Dicono che Renato Vallanzasca, 73 anni da compiere a maggio, ormai non sia più il «Brighella del Giambelin». Lo dicono i periti che lo visitarono al carcere di Bollate due anni fa, poco prima che il Tribunale di Sorveglianza gli negasse la semilibertà: «Ha avuto un cambiamento profondo, intellettuale ed emotivo». In prigione dal 1977 – e ne ha visitate 36 – il fu bel René, condannato in via definitiva a quattro ergastoli e 295 anni, detiene il record di longevità come ospite dello stato.

Adesso però è «anziano e malato» secondo i suoi due avvocati Paolo Muzzi e Corrado Limentani, che martedì hanno chiesto al tribunale di Milano una perizia per verificare la sua capacità di stare in giudizio e l’indulto previsto dalla legge (tre anni), mentre la procura, sulla base di un ricalcolo della pena, vorrebbe sei mesi di isolamento diurno. La prossima udienza si terrà a marzo.

BOSS DELLA BANDA della Comasina che, tra gli anni ’70 e gli ’80, seminò il terrore a Milano a colpi di rapine, sequestri e omicidi, durante i suoi molteplici soggiorni carcerari Vallanzasca in passato ha più volte dato prova di essere un individuo pericoloso: dall’uccisione del ventenne Massimo Loi nel bel mezzo di una rivolta dei detenuti a Novara (era il 1981) a una serie di evasioni tentate e talvolta riuscite, anche se le fughe sono sempre durate poco.
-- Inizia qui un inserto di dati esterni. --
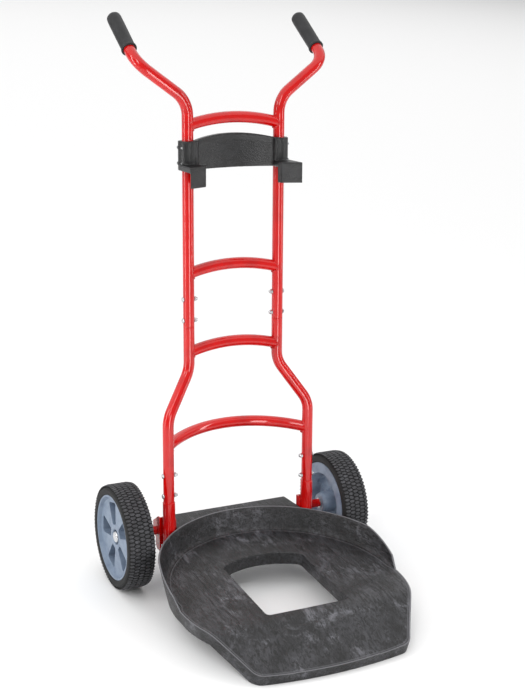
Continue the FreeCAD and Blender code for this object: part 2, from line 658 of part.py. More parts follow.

Un pentito di camorra, Giovanni Pandico, lo tirò in ballo anche per alcuni contatti con il boss Raffaele Cutolo e Vallanzasca finì nel famoso processo che, tra gli altri, vedeva imputato pure Enzo Tortora. Venne assolto per insufficienza di prove.

Dagli anni 2000 in poi, però, l’ex boss della Comasina ha cambiato vita. Del resto i tempi erano decisamente cambiati e il mondo in cui si era fatto grande e grande era diventato nel male non esisteva più: ha collaborato con la giustizia – facendo anche dichiarazioni, poi dimostratesi fondate, su un complotto ai danni di Marco Pantani al Giro d’Italia del 1999 -, ha aperto un (chiacchieratissimo) blog per interposta persona e poi si è sposato con una sua amica d’infanzia, Antonella D’Agostino. Nel 2010 ha ottenuto la possibilità di uscire di prigione durante il giorno per lavorare, ma poi gli è stata revocata perché ne approfittava per incontrare una donna.

QUANDO gli fu nuovamente concessa, nel 2014 vanificò ogni speranza facendosi beccare a taccheggiare in un negozio. La refurtiva: un paio di mutande (di Versace), delle cesoie e un sacco di concime. La condanna, a dieci mesi, fu per tentata rapina aggravata – e non per furto – perché alla guardia giurata del supermercato disse: «Se mi denunci poi succede un casino». In tribunale la frase venne considerata una minaccia. «Ma era un malinteso», sostiene Davide Steccanella, allora suo avvocato. «Vallanzasca intendeva dire che sarebbe successo un casino a lui, perché gli avrebbero revocato la semilibertà».

Nel giugno del 2020, altra puntata al Tribunale di Sorveglianza e diniego di ogni nuovo beneficio. «Il ricorso per fargli ottenere i permessi per uscire venne respinto perché, dissero i giudici, c’era la necessità di fare un percorso graduale – racconta ancora Steccanella -, ma stiamo parlando di un uomo che allora aveva settant’anni e che stava già in prigione da quarantaquattro. Lì ho deciso di rimettere il mio mandato. Mi sono sentito preso in giro. La mia funzione di avvocato era evidentemente inutile, e non ho più voluto partecipare alla farsa. Chiaro che il problema non è chi sia Vallanzasca adesso, ma chi è stato in passato. La più grande delusione della mia carriera».

LO SCORSO NOVEMBRE il tribunale di Sorveglianza milanese ha rigettato l’ennesimo ricorso: colpa di un diverbio con un agente penitenziario durante il controllo delle urine dello scorso agosto. Sanzionato con un richiamo, in aula i giudici hanno evidenziato come il carattere di Vallanzasca sia «tuttora intemperante».

Gli anni passano, il fine pena mai rimane. E René dagli occhi di ghiaccio viene ancora considerato come il pericolo pubblico che è stato, ma, sostengono i suoi avvocati, «è un uomo provato sia nel fisico sia nella mente, segnato ovviamente dai quasi 50 anni di carcere. A volte appare un po’ spaesato». C’era un bandito a Milano. Ma adesso non c’è più.